═══ RECORDS ═══

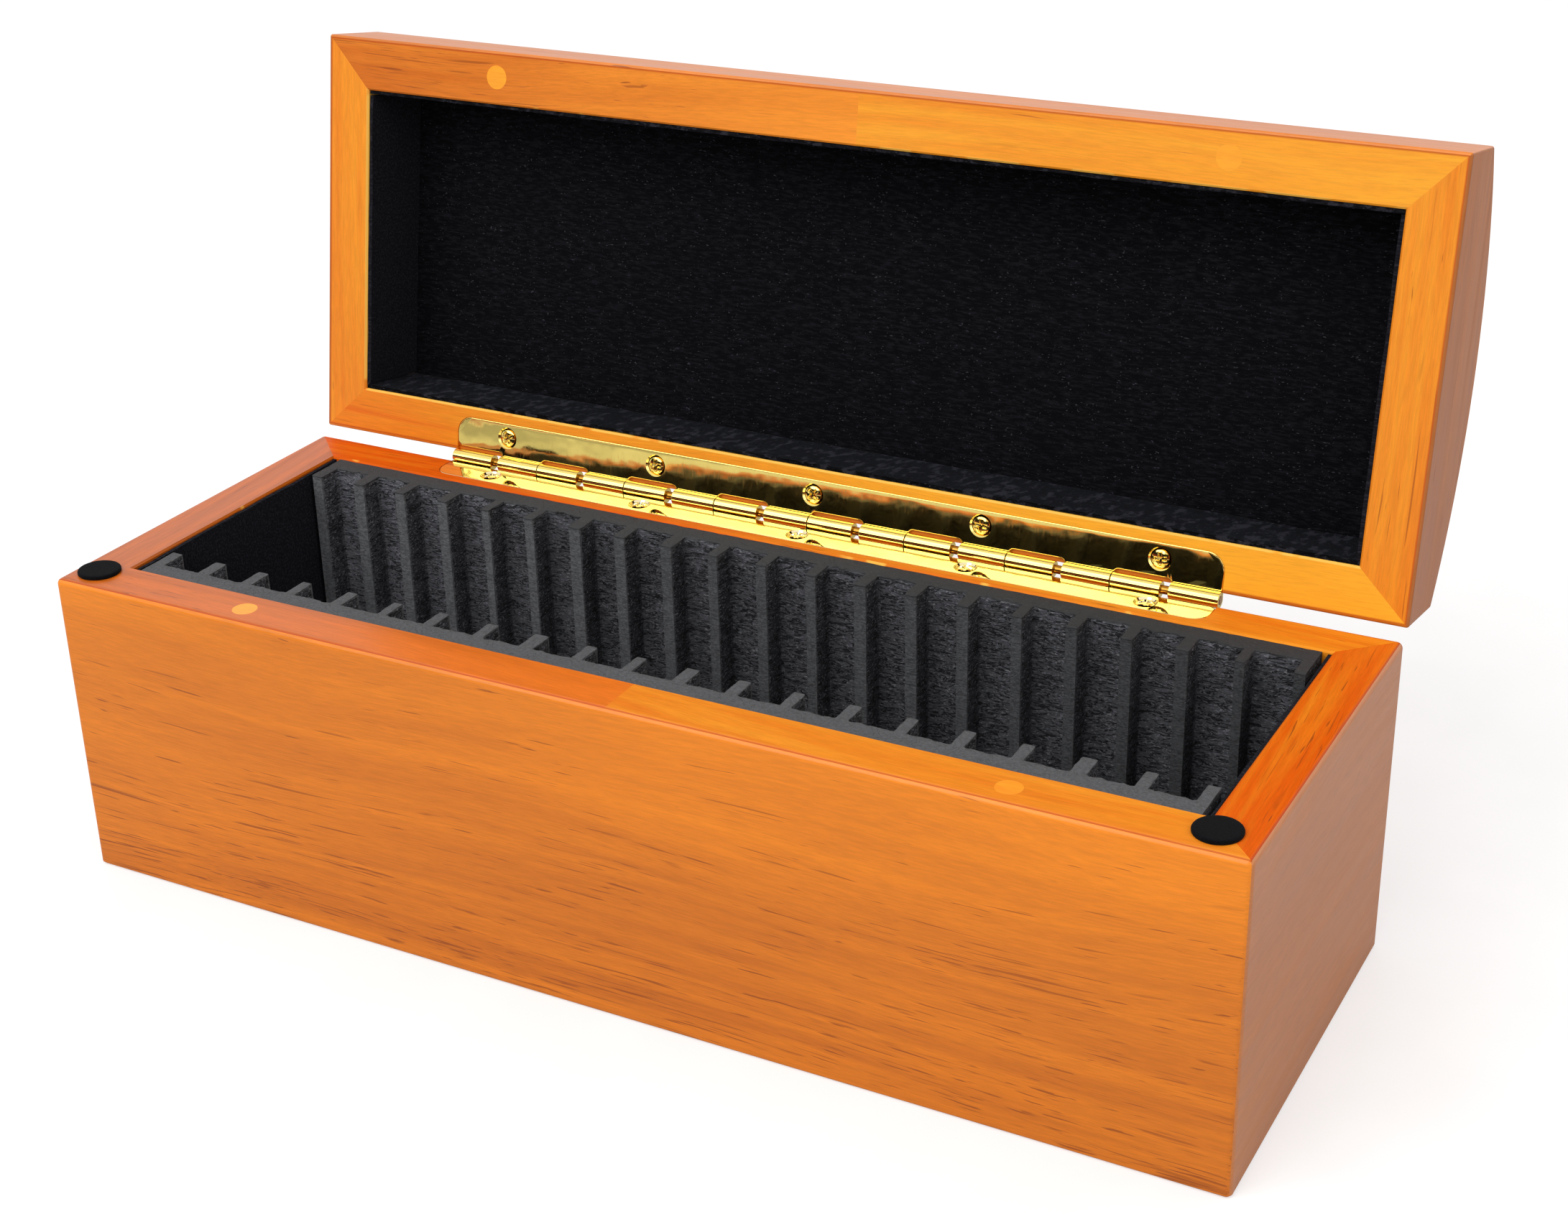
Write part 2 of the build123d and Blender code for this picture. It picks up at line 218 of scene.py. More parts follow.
def finish_piece(name, bm, body, material, replaced=(), sharp_angle=40.0):
    """Turns a finished mesh into a piece of the box that rides on a body and stands for CAD nodes."""
    mesh = bpy.data.meshes.new(name)
    bmesh.ops.recalc_face_normals(bm, faces=bm.faces)
    bm.to_mesh(mesh)
    bm.free()
    mesh.shade_smooth()
    mesh.set_sharp_from_angle(angle=math.radians(sharp_angle))
    mesh.materials.append(material)
    piece = bpy.data.objects.new(name, mesh)
    bpy.context.scene.collection.objects.link(piece)
    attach(piece, body)
    if replaced:
        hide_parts(*replaced)
    return piece


def node_box(node, body):
    """A CAD node's lowest and highest corners in its body's own frame."""
    back = PLACES[body].inverted()
    points = [back @ vertex.co for vertex in frame["nodes"][node].data.vertices]
    low = Vector([min(point[i] for point in points) for i in range(3)])
    high = Vector([max(point[i] for point in points) for i in range(3)])
    return low, high


def steps(start, end, size):
    """Evenly spaced values from start to end, about `size` apart."""
    count = max(1, round((end - start) / size))
    return [start + (end - start) * i / count for i in range(count + 1)]


def ripple(point, scale, octaves=1):
    """Smooth noise of about -1 to 1 whose waves are `scale` metres long, one value per axis."""
    scaled = Vector([point[i] / scale[i] for i in range(3)])
    return noise.fractal(scaled, 0.7, 2.0, octaves, noise_basis="PERLIN_ORIGINAL")


def rounded_outline(corners, arc_step):
    """A closed outline through (x, y, radius) corners, each rounded by its radius."""
    points = []
    for i, (x, y, radius) in enumerate(corners):
        corner = Vector((x, y))
        if radius <= 0:
            points.append(corner)
            continue
        before = (Vector(corners[i - 1][:2]) - corner).normalized()
        after = (Vector(corners[(i + 1) % len(corners)][:2]) - corner).normalized()
        half = before.angle(after) / 2
        reach = radius / math.tan(half)
        centre = corner + (before + after).normalized() * (radius / math.sin(half))
        start = corner + before * reach - centre
        turn = (corner + after * reach - centre).angle_signed(start)
        count = max(3, math.ceil(abs(turn) * radius / arc_step))
        for k in range(count + 1):
            arm = start.copy()
            arm.rotate(Matrix.Rotation(turn * k / count, 2))
            points.append(centre + arm)
    return points


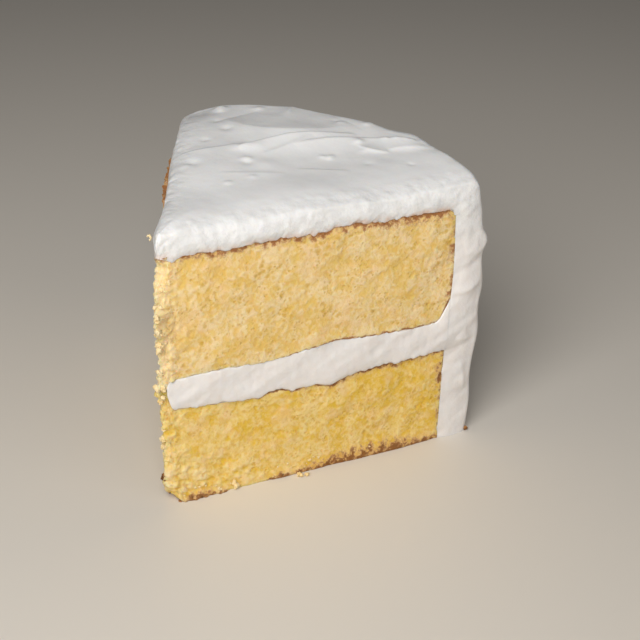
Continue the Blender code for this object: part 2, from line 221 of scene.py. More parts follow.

═══

● **GIVEN REQUEST**
Write the lines again exactly, beginning at the line that has "attach(piece, body)" and stopping after the line that has "return low, high"; include no other lines.

● **SOLUTION FOR THIS EXERCISE**
    attach(piece, body)
    if replaced:
        hide_parts(*replaced)
    return piece


def node_box(node, body):
    """A CAD node's lowest and highest corners in its body's own frame."""
    back = PLACES[body].inverted()
    points = [back @ vertex.co for vertex in frame["nodes"][node].data.vertices]
    low = Vector([min(point[i] for point in points) for i in range(3)])
    high = Vector([max(point[i] for point in points) for i in range(3)])
    return low, high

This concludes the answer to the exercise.